For all of us who feel only the deepest love and affection for the way computers have
enhanced our lives, read on.

At a recent computer expo (COMDEX), Bill Gates reportedly compared the computer industry
with the auto industry and stated 'If GM had kept up with technology like the
computer industry has, we would all be driving $25 cars that got 1,000 miles to the gallon.'

In response to Bill's comments, General Motors issued a press release stating:

If GM had developed technology like Microsoft, we would all be driving cars with the
following characteristics (and I just love this part ):

1.     For no reason whatsoever, your car would crash........ Twice a day.

2.     Every time they repainted the lines in the road, you would have to buy a new car.

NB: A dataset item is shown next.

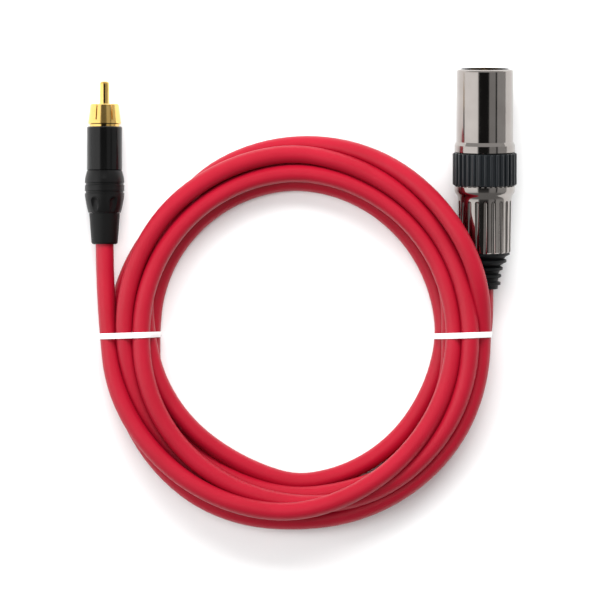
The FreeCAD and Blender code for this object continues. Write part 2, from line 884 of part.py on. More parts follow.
# room for the XLR plug's rear shell and boot over their whole travel, measured from their last place
room_back = "shell_travel + coil_gap"
room = turned(
    "plug_room",
    [
        ("0", "0"),
        ("rib_radius_b + coil_gap", "0"),
        ("rib_radius_c + coil_gap", "rib_first + 2 * rib_pitch - rib_half"),
        ("rib_radius_e + coil_gap", "rib_first + 4 * rib_pitch - rib_half"),
        ("shell_waist_radius + coil_gap", shell_rear),
        ("shell_waist_radius + coil_gap", f"{neck_rear} + {room_back}"),
        ("0", f"{neck_rear} + {room_back}"),
    ],
    on_plug(xlr_place, 0, 0, -val(room_back)),
)
tail_room_back = "rca_travel + coil_gap"
tail_room = turned(
    "tail_room",
    [
        ("0", "0"),
        ("tail_end_radius + coil_gap", "0"),
        ("tail_front_radius + coil_gap", f"tail_length + {tail_room_back}"),
        ("0", f"tail_length + {tail_room_back}"),
    ],
    on_plug(rca_place, 0, 0, -val(tail_room_back)),
)
over = doc.addObject("Part::Box", "plug_room_above")
over.setExpression("Length", bound("2 * (shell_waist_radius + coil_gap)"))
over.setExpression("Width", bound("coil_height"))
over.setExpression("Height", bound("shell_length"))
over_across = -val("shell_waist_radius + coil_gap")
over.Placement = on_plug(
    xlr_place, over_across, -val("coil_height"), val(shell_rear) - val("shell_travel + coil_gap")
)


def band(name, grow, side):
    """A tie round the coil's section at one side: a rounded frame, its outside grown where asked."""
    middle = val("coil_outer + coil_inner") / 2
    corner_x = centre.x + side * middle - val("coil_outer - coil_inner") / 2 - grow
    tie_y = centre.y - val("tie_offset")
    body = new_body(name, Placement(Vector(corner_x, tie_y, -grow), Rotation()))
    wide = f"coil_outer - coil_inner + {2 * grow}"
    high = f"coil_height + {2 * grow}"
    step = f"tie_thickness + {grow}"
    outside = new_sketch(body, name + "_outside")
    polygon(outside, [("0", "0"), (wide, "0"), (wide, high), ("0", high)])
    pad = body.newObject("PartDesign::Pad", name + "_pad")
    pad.Profile = outside
    pad.Midplane = True
    pad.Length = val("tie_width")
    pad.setExpression("Length", bound("tie_width"))
    inside = new_sketch(body, name + "_inside")
    right = f"coil_outer - coil_inner - tie_thickness + {grow}"
    top = f"coil_height - tie_thickness + {grow}"
    polygon(inside, [(step, step), (right, step), (right, top), (step, top)])
    hole = body.newObject("PartDesign::Pocket", name + "_hole")
    hole.Profile = inside
    hole.Type = 1
    hole.Midplane = True
    doc.recompute()
    soften(body, "coil_corner - tie_thickness", False)
    soften(body, "coil_corner", True)
    return body


def soften(body, radius, outermost):
    """Round the four edges along Y at the frame's outer corners, or at its inner ones."""
    base = body.Tip
    box = base.Shape.BoundBox
    names = []
    for number, edge in enumerate(base.Shape.Edges, start=1):
        if edge.BoundBox.YLength < box.YLength / 2 or edge.Curve.TypeId != "Part::GeomLine":
            continue
        side = min(edge.BoundBox.XMin - box.XMin, box.XMax - edge.BoundBox.XMin)
        level = min(edge.BoundBox.ZMin - box.ZMin, box.ZMax - edge.BoundBox.ZMin)
        at_outer_corner = side < 0.001 and level < 0.001
        at_inner_corner = abs(side - level) < 0.001 and not at_outer_corner
        if at_outer_corner if outermost else at_inner_corner:
            names.append(f"Edge{number}")
    fillet = body.newObject("PartDesign::Fillet", f"{body.Name}_round_{len(body.Group)}")
    fillet.Base = (base, names)
    fillet.Radius = val(radius)
    fillet.setExpression("Radius", bound(radius))
    body.Tip = fillet
    doc.recompute()


band("tie_left", 0, -1)
band("tie_right", 0, 1)
waists = [band("waist_left", 1, -1), band("waist_right", 1, 1)]

# the outermost turn climbs over the plug's rear shell and comes down on its other side:
# angle round the coil in degrees, radius and height
CLIMB = [
    (3.0, 62.4, 14.9),
    (14.0, 62.9, 17.8),
    (25.0, 63.9, 20.9),
    (36.0, 63.9, 19.0),
    (47.0, 63.0, 14.9),
]
climb_path = []
for angle, radius, height in CLIMB:
    turn = math.radians(angle)
    spot = Vector(radius * math.cos(turn), radius * math.sin(turn), height)
    climb_path.append(centre + spot)
climb = cord("climbing_turn", climb_path, val("cable_radius"))

hollows = doc.addObject("Part::MultiFuse", "coil_hollows")
hollows.Shapes = [room, over, tail_room, *waists]
hollowed = doc.addObject("Part::Cut", "coil_hollowed")
hollowed.Base = coil_ring
hollowed.Tool = hollows
grooved = doc.addObject("Part::Cut", "coil_grooved")
grooved.Base = hollowed
leads = doc.addObject("Part::MultiFuse", "coil_leads")
leads.Shapes = [rca_lead, xlr_lead]
grooved.Tool = leads
coil = doc.addObject("Part::Fuse", "cable_coil")
coil.Base = grooved
coil.Tool = climb
doc.recompute()

# ---- checks and files ------------------------------------------------------------------------------

NODES = [
    "xlr_front_shell",
    "xlr_pin_insert",
    "xlr_pin_1",
    "xlr_pin_2",
    "xlr_pin_3",
    "xlr_ground_spring",
    "xlr_ring_clip",
    "xlr_coupling_ring",
    "xlr_rear_shell",
    "xlr_boot",
    "xlr_cable_chuck",
    "xlr_core_hot",
    "xlr_core_cold",
    "xlr_drain_wire",
    "rca_center_pin",
    "rca_insulator",
    "rca_outer_contact",
    "rca_cable_clamp",
    "rca_barrel",
    "rca_grip_sleeve",
    "rca_tail_sleeve",
    "rca_core_hot",
    "rca_drain_wire",
    "cable_coil",
    "cable_lead_rca",
    "cable_lead_xlr",
    "tie_left",
    "tie_right",
]

for item in doc.Objects:
    if "Invalid" in item.State or "Error" in item.State:
        raise RuntimeError(f"{item.Name} is in state {item.State}")
for name in NODES:
    shape = doc.getObject(name).Shape
    if shape.isNull() or not shape.isValid() or len(shape.Solids) != 1:
        raise RuntimeError(f"{name} is not one valid solid")

os.makedirs("parts", exist_ok=True)
for name in NODES:
    node = doc.getObject(name)
    node.Label = name
    node.Shape.exportStep(f"parts/{name}.step")
    box = node.Shape.BoundBox
    print(f"{name:20s} {node.Shape.Volume:9.1f} mm3  x {box.XMin:7.2f} {box.XMax:7.2f}", end="")
    print(f"  y {box.YMin:7.2f} {box.YMax:7.2f}  z {box.ZMin:6.2f} {box.ZMax:6.2f}")
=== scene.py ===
import json
import math

import bmesh
import bpy
import numpy as np
from mathutils import Matrix, Vector


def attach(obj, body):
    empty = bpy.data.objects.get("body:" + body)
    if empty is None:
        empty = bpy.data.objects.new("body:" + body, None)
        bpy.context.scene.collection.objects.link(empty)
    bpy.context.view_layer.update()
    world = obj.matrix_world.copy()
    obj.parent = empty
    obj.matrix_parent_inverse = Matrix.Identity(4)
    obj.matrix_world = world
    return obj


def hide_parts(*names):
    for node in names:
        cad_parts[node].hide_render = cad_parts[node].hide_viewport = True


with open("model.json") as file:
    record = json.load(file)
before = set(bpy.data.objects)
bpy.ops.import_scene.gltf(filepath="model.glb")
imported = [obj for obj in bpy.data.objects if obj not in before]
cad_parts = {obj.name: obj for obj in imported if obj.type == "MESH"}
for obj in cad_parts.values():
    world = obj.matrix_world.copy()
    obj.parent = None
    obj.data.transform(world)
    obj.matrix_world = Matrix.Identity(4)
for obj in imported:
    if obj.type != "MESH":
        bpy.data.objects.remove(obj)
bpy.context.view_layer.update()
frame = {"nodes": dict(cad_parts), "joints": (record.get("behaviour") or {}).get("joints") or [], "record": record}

mm = 0.001
sharpFrom = 35  # degrees between two faces, past which their edge stays sharp
nodes = frame["nodes"]
scene = bpy.context.scene
scene.view_settings.view_transform = "Standard"


class Value:  # a node's socket that adds its Math nodes when it is used in an expression
    def __init__(self, tree, socket):
        self.tree, self.socket = tree, socket

    def maths(self, operation, *inputs):
        return self.tree.add("ShaderNodeMath", {"operation": operation}, dict(enumerate(inputs)))

    def __add__(self, other):
        return self.maths("ADD", self, other)

    def __sub__(self, other):
        return self.maths("SUBTRACT", self, other)

    def __rsub__(self, other):
        return self.maths("SUBTRACT", other, self)

    def __mul__(self, other):
        return self.maths("MULTIPLY", self, other)

    def __truediv__(self, other):
        return self.maths("DIVIDE", self, other)

    def __gt__(self, other):
        return self.maths("GREATER_THAN", self, other)

    __radd__ = __add__
    __rmul__ = __mul__


class Tree:  # a node tree; add() takes a node's type, its settings, and its inputs' values or links
    def __init__(self, tree):
        self.tree = tree

    def add(self, kind, settings=None, inputs=None, output=0):
        node = self.tree.nodes.new(kind)
        for key, value in (settings or {}).items():
            if key == "stops":
                ramp = node.color_ramp
                while len(ramp.elements) < len(value):
                    ramp.elements.new(1.0)
                for element, (place, colour) in zip(ramp.elements, value):
                    element.position = place
                    element.color = colour
            else:
                setattr(node, key, value)
        for key, value in (inputs or {}).items():
            socket = node.inputs[key]
            if isinstance(value, Value):
                self.tree.links.new(value.socket, socket)
            else:
                socket.default_value = value
        return Value(self, node.outputs[output])

    def join(self, x, y, z):
        return self.add("ShaderNodeCombineXYZ", None, {"X": x, "Y": y, "Z": z})

    def split(self, vector, axis):
        return self.add("ShaderNodeSeparateXYZ", None, {"Vector": vector}, output=axis)


class Shader(Tree):  # one material, finished by surface()
    def __init__(self, name):
        self.material = bpy.data.materials.new(name)
        self.material.use_nodes = True
        super().__init__(self.material.node_tree)
        self.tree.nodes.clear()

    def noise(self, scale, detail=3.0, stretch=None):
        where = self.add("ShaderNodeTexCoord", output="Object")
        if stretch:
            where = self.add("ShaderNodeMapping", None, {"Vector": where, "Scale": stretch})
        return self.add("ShaderNodeTexNoise", None, {"Vector": where, "Scale": scale, "Detail": detail})

    def mix(self, factor, first, second):
        inputs = {0: factor, 6: first, 7: second}
        return self.add("ShaderNodeMix", {"data_type": "RGBA"}, inputs, output=2)

    def surface(self, bumps=(), **sockets):
        inputs = {key.replace("_", " "): value for key, value in sockets.items()}
        for height, strength, distance in bumps:
            bump = {"Height": height, "Strength": strength, "Distance": distance}
            if "Normal" in inputs:
                bump["Normal"] = inputs["Normal"]
            inputs["Normal"] = self.add("ShaderNodeBump", None, bump)
        shader = self.add("ShaderNodeBsdfPrincipled", None, inputs)
        out = self.tree.nodes.new("ShaderNodeOutputMaterial")
        self.tree.links.new(shader.socket, out.inputs["Surface"])
        return self.material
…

3.     Occasionally your car would die on the freeway for no reason. You would have to pull to
the side of the road, close all of the windows, shut off the car, restart it, and reopen
the windows before you could continue. For some reason you would simply accept this.

4.    Occasionally, executing a manoeuvre such as a left turn would cause your car to shut
down and refuse to restart, in which case you would have to reinstall the engine.

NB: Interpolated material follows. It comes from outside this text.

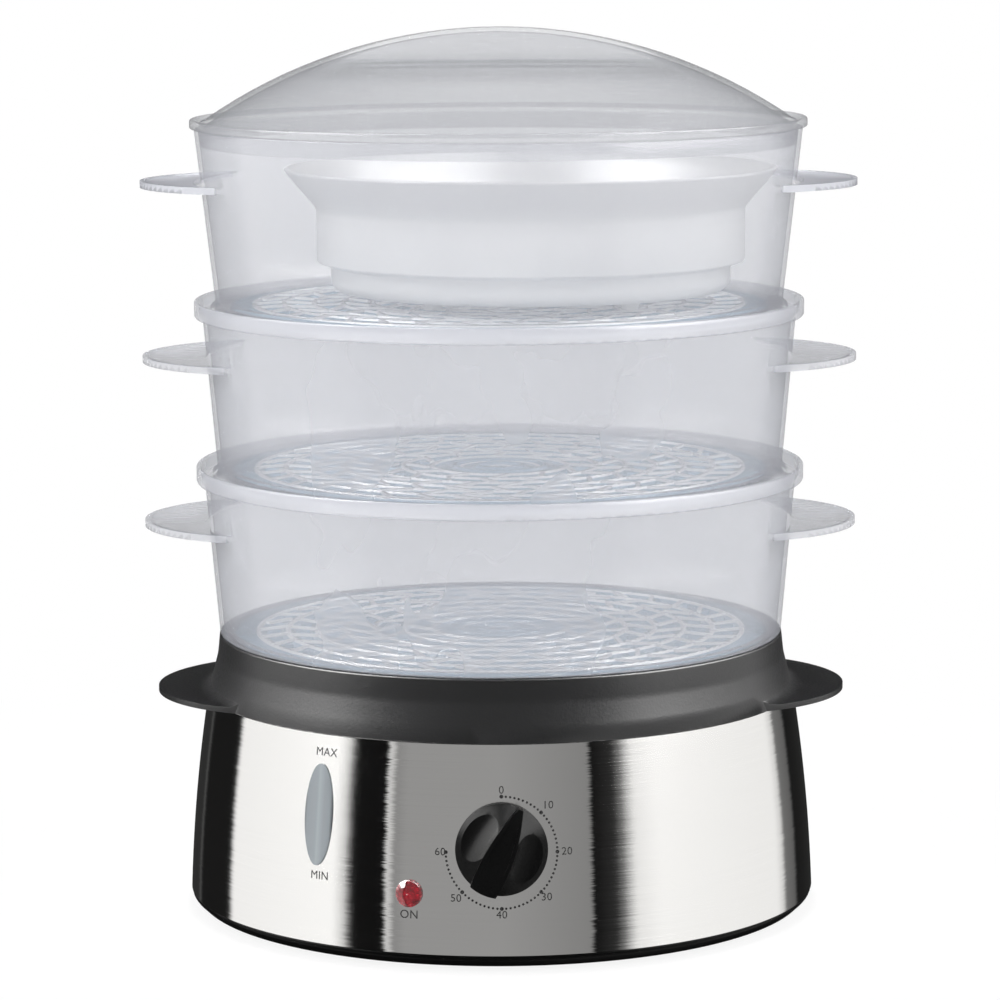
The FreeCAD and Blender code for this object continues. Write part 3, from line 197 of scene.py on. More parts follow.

5.     Macintosh would make a car that was powered by the sun, was reliable, five times as
fast and twice as easy to drive - but would run on only five percent of the roads.

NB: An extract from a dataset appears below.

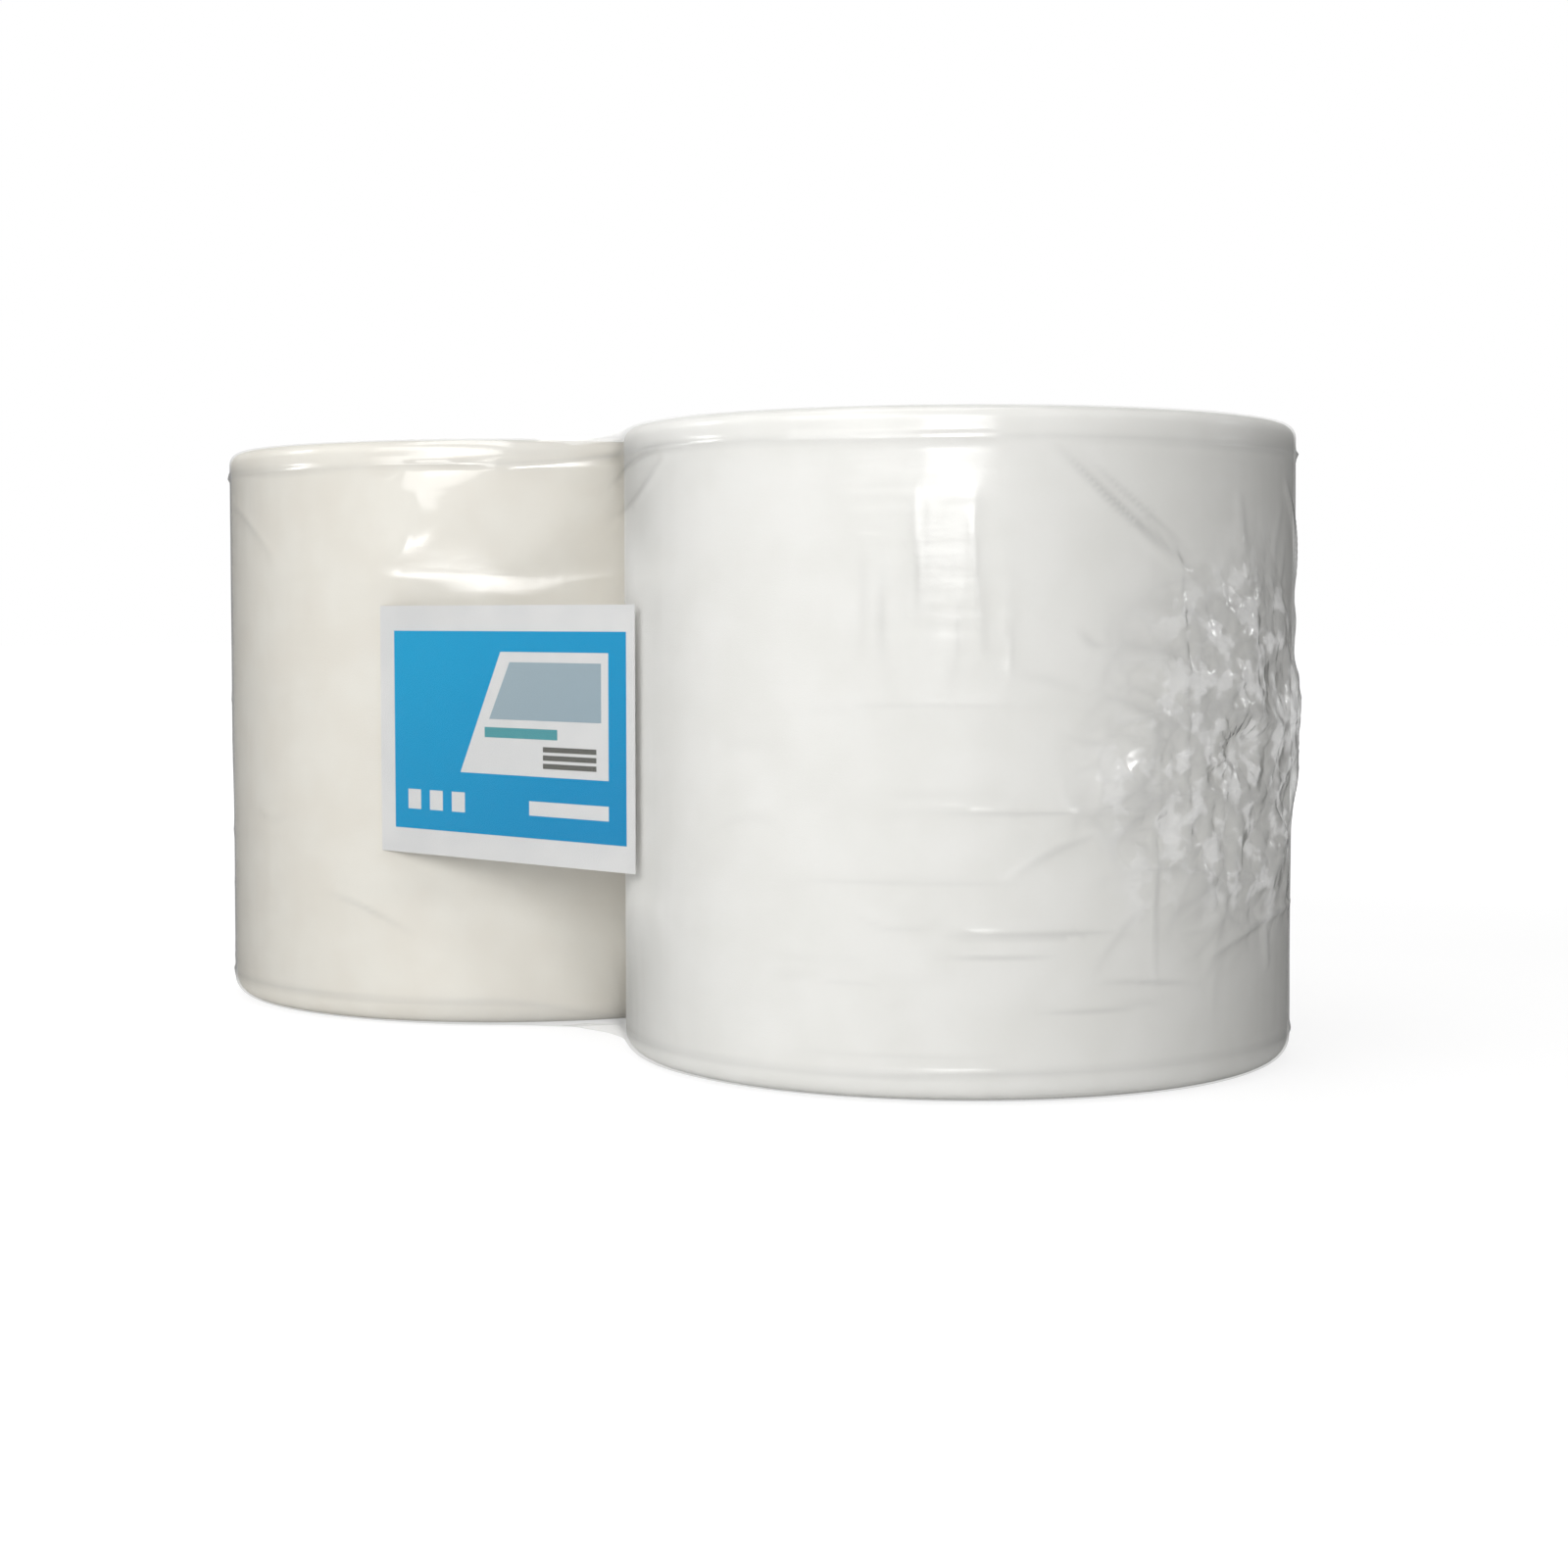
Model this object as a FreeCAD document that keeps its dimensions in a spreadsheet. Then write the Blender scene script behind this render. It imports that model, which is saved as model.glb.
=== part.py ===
"""Pack of two industrial paper rolls in clear shrink film, with a paper label in the front valley.

Frame: +Z up, +X along the row of rolls, -Y the label side. The origin is on the floor, midway
between the rolls. All sizes are in millimetres.
"""
import FreeCAD, Part
import math
import os
import re
import Sketcher

SIZES = [
    ("roll_diameter", 279.0, "outside diameter of a wound roll"),
    ("roll_width", 260.0, "width of the paper, so the height of a standing roll"),
    ("roll_gap", 0.3, "space between the two rolls where they meet"),
    ("rim_top", 5.0, "rounding of a roll's upper rim"),
    ("rim_base", 8.0, "rounding of a roll's lower rim, softened by its weight"),
    ("core_bore", 60.0, "clear bore of the cardboard core"),
    ("core_wall", 2.5, "wall of the cardboard core"),
    ("core_clearance", 0.2, "space between the core and the first turn"),
    ("core_inset", 1.5, "how far each end of the core lies inside the roll"),
    ("turn_start", 9.0, "paper between the bore and the first visible turn line"),
    ("turn_pitch", 20.0, "spacing of the visible turn lines"),
    ("turn_line", 1.4, "width of a turn line"),
    ("turn_depth", 0.8, "depth of a turn line"),
    ("film_wall", 0.4, "wall of the film"),
    ("film_gap", 0.3, "space between the film and what it wraps"),
    ("film_crease", 14.0, "radius of the film where it leaves a roll for the valley"),
    ("film_bend", 34.0, "radius of the film where it turns in above and below the label"),
    ("label_rest", 6.0, "flat film kept above and below the label"),
    ("valley_end_dip", 50.0, "depth of the valley at the top and bottom of the pack"),
    ("valley_back_dip", 15.0, "depth of the back valley at mid height"),
    ("label_width", 165.0, "width of the label"),
    ("label_height", 109.0, "height of the label"),
    ("label_raise", 2.3, "how far the label's centre lies above mid height"),
    ("label_shift", 3.0, "how far the label's centre lies left of the middle"),
    ("label_paper", 0.3, "thickness of the label paper"),
    ("label_ink", 0.1, "thickness of a printed field"),
    ("label_clearance", 0.3, "space between the label's side edges and the rolls"),
    ("print_left", 10.0, "bare margin at the left of the printed area"),
    ("print_right", 5.0, "bare margin at the right of the printed area"),
    ("print_edge", 11.0, "bare margin above and below the printed area"),
    ("gather_eye", 5.0, "radius of the small eye left at the centre of the gathers"),
    ("gather_start", 11.0, "distance from the centre at which the pleats start"),
    ("gather_reach", 82.0, "distance from the centre at which the longer pleats end"),
    ("gather_height", 6.0, "height of a pleat near the centre"),
    ("gather_width", 14.0, "greatest width of a pleat"),
    ("fold_rim", 19.0, "how far short of the rims the long folds end"),
    ("fold_height", 3.0, "height of a long fold"),
]
TURN_LINES = 5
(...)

6.      The oil, water temperature, and alternator warning lights would all be replaced by a
single 'This Car Has Performed an Illegal Operation' warning light.

7.     The airbag system would ask 'Are you sure?' before deploying.

8.     Occasionally, for no reason whatsoever, your car would lock you out and refuse to let
you in until you simultaneously lifted the door handle, turned the key and grabbed hold of the
radio antenna.

9.    Every time a new car was introduced car buyers would have to learn how to drive all
over again because none of the controls would operate in the same manner as the old car.

10.    You'd have to press the 'Start' button to turn the engine off

PS - I'd like to add that when all else fails, you could call 'customer service' in some foreign
country and be instructed in some foreign language how to fix your car yourself!